PyTorch: setting up devices
The default value for the training argument `--report_to` will change in v5 (from all installed integrations to none). In v5, you will need to use `--report_to all` to get the same behavior as now. You should start updating your code and make this info disappear :-).
Using cuda_amp half precision backend
The following columns in the training set don't have a corresponding argument in `M2M100ForConditionalGeneration.forward` and have been ignored: sentence_eng_Latn, sentence_knc_Latn. If sentence_eng_Latn, sentence_knc_Latn are not expected by `M2M100ForConditionalGeneration.forward`,  you can safely ignore this message.
***** Running training *****
  Num examples = 73155
  Num Epochs = 40
  Instantaneous batch size per device = 3
  Total train batch size (w. parallel, distributed & accumulation) = 12
  Gradient Accumulation steps = 4
  Total optimization steps = 243840
  Number of trainable parameters = 615073792


Epoch,Training Loss,Validation Loss


Saving model checkpoint to tmp/checkpoint-500
Configuration saved in tmp/checkpoint-500/config.json
Configuration saved in tmp/checkpoint-500/generation_config.json
Model weights saved in tmp/checkpoint-500/pytorch_model.bin
Saving model checkpoint to tmp/checkpoint-1000
Configuration saved in tmp/checkpoint-1000/config.json
Configuration saved in tmp/checkpoint-1000/generation_config.json
Model weights saved in tmp/checkpoint-1000/pytorch_model.bin


Let's try translating again, to see if things have improved:

In [None]:
print("Test inference after fine-tuning")
print("SRC:", test_src_sentence)
translator(test_src_sentence)

[{'translation_text': 'A salad with tomatoes, pomegranate and cucumber cut into slices.'}]

In [49]:
model.save_pretrained("my-fine-tuned-model")
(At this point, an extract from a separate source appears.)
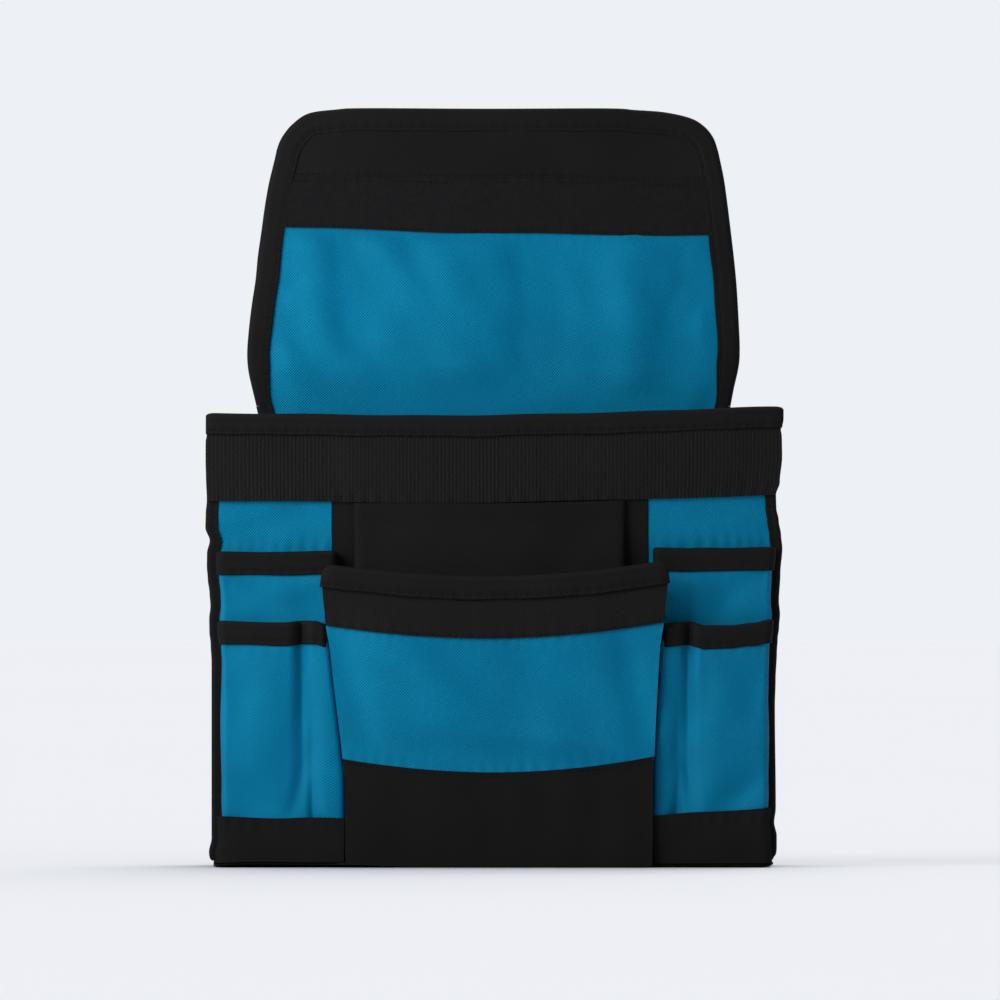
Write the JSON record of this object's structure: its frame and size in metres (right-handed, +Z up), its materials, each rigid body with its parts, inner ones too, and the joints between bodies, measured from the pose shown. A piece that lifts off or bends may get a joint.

Configuration saved in my-fine-tuned-model.pt/config.json
Configuration saved in my-fine-tuned-model.pt/generation_config.json
Model weights saved in my-fine-tuned-model.pt/pytorch_model.bin


# Test on test sets

## FLORES

In [None]:
from tqdm.notebook import tqdm
import sacrebleu

In [52]:
#Translate FLORES test set 
print("======Testing on FLORES======")
src_FLORES_test_eng = []
tgt_FLORES_test_knc = []
inf_FLORES_test_eng_knc = []
for sent in tqdm(data_FLORES_test):
  src = sent[src_key]
  tgt = sent[tgt_key]
  inf = translator(src)[0]['translation_text']

  src_FLORES_test_eng.append(src)
  tgt_FLORES_test_knc.append(tgt)
  inf_FLORES_test_eng_knc.append(inf)

  0%|          | 0/1012 [00:00<?, ?it/s]

Generate config GenerationConfig {
  "bos_token_id": 0,
  "decoder_start_token_id": 2,
  "eos_token_id": 2,
  "max_length": 200,
  "pad_token_id": 1,
  "transformers_version": "4.26.1",
  "use_cache": false
}



In [None]:
#Save inference results to file
with open("inference_FLORES_eng_knc.txt", 'w') as f:
  for l in inf_FLORES_test_eng_knc:
    f.write(l+"\n")

In [58]:
print("First sample")
print("SRC:", src_FLORES_test_eng[0])
print("TGT:", tgt_FLORES_test_knc[0])
print("INF:", inf_FLORES_test_eng_knc[0])

First sample
SRC: "We now have 4-month-old mice that are non-diabetic that used to be diabetic," he added.
TGT: “Kǝrmaro nanden Njiluwa kǝntagǝ 4 soga mbeji sandi duwo buron kasuwa shwurǝ be diye sandiya zǝamzǝna ma, ammaa kǝrma sandiya kolzǝna," sǝ gullono.
INF: "Suro adəye dәga musko 4 kәntagәna mbeji sandiya kәla diyabetebedәro waljin kuru sandiya kәla diyabetebedәro waljin", shiye waltәye wono.


In [59]:
# Calculate BLEU
bleu = sacrebleu.corpus_bleu(inf_FLORES_test_eng_knc, [tgt_FLORES_test_knc], tokenize='flores200')
print("BLEU:", round(bleu.score, 2))

# Calculate CHRF
chrf = sacrebleu.corpus_chrf(inf_FLORES_test_eng_knc, [tgt_FLORES_test_knc])
print("CHRF:", round(chrf.score, 2))

# Calculate TER
metric = sacrebleu.metrics.TER()
ter = metric.corpus_score(inf_FLORES_test_eng_knc, [tgt_FLORES_test_knc])
print("TER:", round(ter.score, 2))



BLEU: 2.97
CHRF: 27.39
TER: 86.96


## Test on TMX

In [60]:
#Translate TMX test set 
print("======Testing on TMX======")
src_TMX_test_eng = []
tgt_TMX_test_knc = []
inf_TMX_test_eng_knc = []
for sent in tqdm(data_TMX_test):
  src = sent[src_key]
  tgt = sent[tgt_key]
  inf = translator(src)[0]['translation_text']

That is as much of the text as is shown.